### WORK REQUIRED:
Output an exact reproduction of the data.

┌─ MATERIAL PROVIDED

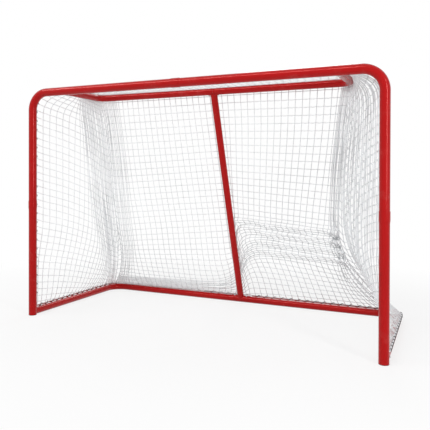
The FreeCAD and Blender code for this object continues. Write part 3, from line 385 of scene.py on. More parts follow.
def braided_cord(name, colour, stitch, roughness, sheen):
    """Braided cord: the braid's relief, painted shade in the braid's grooves with a little painted light on
    its crowns, a slightly uneven colour and a soft sheen.
    """
    material, tree, shader = new_material(name)
    braid = place_group(tree, braid_group(), Stitch=stitch, Strands=4.0)
    drifted = place_group(tree, drift_group(), Color=opaque(colour), Scale=18.0, Amount=0.14)["Color"]
    fuzz = place_group(tree, grain_group(), Scale=2400.0)["Height"]
    # The braid's painted shade darkens the colour in its grooves and lightens it a little on its crowns.
    shaded = add_node(tree, "ShaderNodeHueSaturation", {"Value": braid["Shade"], "Color": drifted})
    relief = math_node(tree, "ADD", braid["Height"], math_node(tree, "MULTIPLY", fuzz, 0.35))
    fill(tree, shader, {"Base Color": shaded.outputs["Color"],
                        "Roughness": ranged(tree, fuzz, roughness - 0.08, roughness + 0.08),
                        "Normal": bumped(tree, relief, 0.6, 0.0003),
                        "Sheen Weight": sheen, "Sheen Roughness": 0.4})
    return material


def twine_material(sizes):
    found = bpy.data.materials.get("white_braided_twine")
    return found or braided_cord("white_braided_twine", sizes.colour, 0.0024, 0.62, 0.25)


def finish_nodes(slot, material):
    """Gives a material to every solid that the record finishes from one slot."""
    found = [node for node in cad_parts.values()
             if node.data.materials and node.data.materials[0].name.split(".")[0] == slot]
    if not found:
        raise RuntimeError(f"no solid has the material slot {slot}")
    for node in found:
        node.data.materials[0] = material


# Lines that the net's edges follow, for the right half and in the goal's own places

def rounded_line(start, corner, end, radius, steps=9):
    """Points of a line with one rounded corner, and the place of the middle of its bend among them."""
    start, corner, end = (np.array(point, float) for point in (start, corner, end))
    back = (start - corner) / np.linalg.norm(start - corner)
    ahead = (end - corner) / np.linalg.norm(end - corner)
    half = math.acos(back @ ahead) / 2
    reach = radius / math.tan(half)
    inward = (back + ahead) / np.linalg.norm(back + ahead)
    centre = corner + inward * radius / math.sin(half)
    first = corner + back * reach - centre
    last = corner + ahead * reach - centre
    sweep = math.pi - 2 * half
    arc = [centre + (first * math.sin((1 - t) * sweep) + last * math.sin(t * sweep)) / math.sin(sweep)
           for t in np.linspace(0, 1, steps)]
    return np.array([start] + arc + [end]), 1 + steps // 2


def shelf_line(out, down):
    depth, level = SHELF_Y + out, SHELF_Z - down
    return rounded_line((0, depth, level), (ARM_X + out, depth, level),
                        (ARM_X + out, MOUTH + ARM_FRONT, level), SHELF_CORNER + out)


def front_line(behind, first_x=0.0):
    depth = FRONT_ROD_Y + behind
    return rounded_line((first_x, depth, CROSSBAR_Z), (POST_X, depth, CROSSBAR_Z),
                        (POST_X, depth, FRONT_FOOT), POST_BEND)


def base_line(up):
    return rounded_line((0, BASE_Y, BASE_Z + up), (BASE_CORNER_X, BASE_Y, BASE_Z + up),
                        (BASE_FRONT_X, MOUTH + BASE_FRONT, BASE_Z + up), BASE_CORNER)


def line_length(points):
    return float(np.linalg.norm(np.diff(points, axis=0), axis=1).sum())


def along(points, shares):
    """Points at given shares of a line's length."""
    run = np.concatenate([[0], np.cumsum(np.linalg.norm(np.diff(points, axis=0), axis=1))])
    at = np.asarray(shares) * run[-1]
    return np.stack([np.interp(at, run, points[:, k]) for k in range(3)], -1)


def mirrored(points):
    return points * np.array([-1.0, 1.0, 1.0])


def whole(points):
    """A right half line and its left twin as one line from left to right."""
    return np.concatenate([mirrored(points[::-1])[:-1], points])


def unit(vectors, least=1e-6):
    """Vectors brought to length one."""
    return vectors / np.maximum(np.linalg.norm(vectors, axis=-1, keepdims=True), least)


def smoothed(points, passes=14):
    """A line resampled in even steps with its corners eased."""
    line = along(np.asarray(points, float), np.linspace(0, 1, 121))
    for _ in range(passes):
        line[1:-1] = (line[:-2] + 2 * line[1:-1] + line[2:]) / 4
    return line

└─

### PROBLEM SOLUTION:
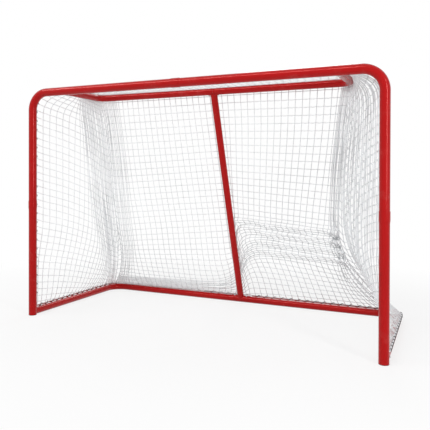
The FreeCAD and Blender code for this object continues. Write part 3, from line 385 of scene.py on. More parts follow.
def braided_cord(name, colour, stitch, roughness, sheen):
    """Braided cord: the braid's relief, painted shade in the braid's grooves with a little painted light on
    its crowns, a slightly uneven colour and a soft sheen.
    """
    material, tree, shader = new_material(name)
    braid = place_group(tree, braid_group(), Stitch=stitch, Strands=4.0)
    drifted = place_group(tree, drift_group(), Color=opaque(colour), Scale=18.0, Amount=0.14)["Color"]
    fuzz = place_group(tree, grain_group(), Scale=2400.0)["Height"]
    # The braid's painted shade darkens the colour in its grooves and lightens it a little on its crowns.
    shaded = add_node(tree, "ShaderNodeHueSaturation", {"Value": braid["Shade"], "Color": drifted})
    relief = math_node(tree, "ADD", braid["Height"], math_node(tree, "MULTIPLY", fuzz, 0.35))
    fill(tree, shader, {"Base Color": shaded.outputs["Color"],
                        "Roughness": ranged(tree, fuzz, roughness - 0.08, roughness + 0.08),
                        "Normal": bumped(tree, relief, 0.6, 0.0003),
                        "Sheen Weight": sheen, "Sheen Roughness": 0.4})
    return material


def twine_material(sizes):
    found = bpy.data.materials.get("white_braided_twine")
    return found or braided_cord("white_braided_twine", sizes.colour, 0.0024, 0.62, 0.25)


def finish_nodes(slot, material):
    """Gives a material to every solid that the record finishes from one slot."""
    found = [node for node in cad_parts.values()
             if node.data.materials and node.data.materials[0].name.split(".")[0] == slot]
    if not found:
        raise RuntimeError(f"no solid has the material slot {slot}")
    for node in found:
        node.data.materials[0] = material


# Lines that the net's edges follow, for the right half and in the goal's own places

def rounded_line(start, corner, end, radius, steps=9):
    """Points of a line with one rounded corner, and the place of the middle of its bend among them."""
    start, corner, end = (np.array(point, float) for point in (start, corner, end))
    back = (start - corner) / np.linalg.norm(start - corner)
    ahead = (end - corner) / np.linalg.norm(end - corner)
    half = math.acos(back @ ahead) / 2
    reach = radius / math.tan(half)
    inward = (back + ahead) / np.linalg.norm(back + ahead)
    centre = corner + inward * radius / math.sin(half)
    first = corner + back * reach - centre
    last = corner + ahead * reach - centre
    sweep = math.pi - 2 * half
    arc = [centre + (first * math.sin((1 - t) * sweep) + last * math.sin(t * sweep)) / math.sin(sweep)
           for t in np.linspace(0, 1, steps)]
    return np.array([start] + arc + [end]), 1 + steps // 2


def shelf_line(out, down):
    depth, level = SHELF_Y + out, SHELF_Z - down
    return rounded_line((0, depth, level), (ARM_X + out, depth, level),
                        (ARM_X + out, MOUTH + ARM_FRONT, level), SHELF_CORNER + out)


def front_line(behind, first_x=0.0):
    depth = FRONT_ROD_Y + behind
    return rounded_line((first_x, depth, CROSSBAR_Z), (POST_X, depth, CROSSBAR_Z),
                        (POST_X, depth, FRONT_FOOT), POST_BEND)


def base_line(up):
    return rounded_line((0, BASE_Y, BASE_Z + up), (BASE_CORNER_X, BASE_Y, BASE_Z + up),
                        (BASE_FRONT_X, MOUTH + BASE_FRONT, BASE_Z + up), BASE_CORNER)


def line_length(points):
    return float(np.linalg.norm(np.diff(points, axis=0), axis=1).sum())


def along(points, shares):
    """Points at given shares of a line's length."""
    run = np.concatenate([[0], np.cumsum(np.linalg.norm(np.diff(points, axis=0), axis=1))])
    at = np.asarray(shares) * run[-1]
    return np.stack([np.interp(at, run, points[:, k]) for k in range(3)], -1)


def mirrored(points):
    return points * np.array([-1.0, 1.0, 1.0])


def whole(points):
    """A right half line and its left twin as one line from left to right."""
    return np.concatenate([mirrored(points[::-1])[:-1], points])


def unit(vectors, least=1e-6):
    """Vectors brought to length one."""
    return vectors / np.maximum(np.linalg.norm(vectors, axis=-1, keepdims=True), least)


def smoothed(points, passes=14):
    """A line resampled in even steps with its corners eased."""
    line = along(np.asarray(points, float), np.linspace(0, 1, 121))
    for _ in range(passes):
        line[1:-1] = (line[:-2] + 2 * line[1:-1] + line[2:]) / 4
    return line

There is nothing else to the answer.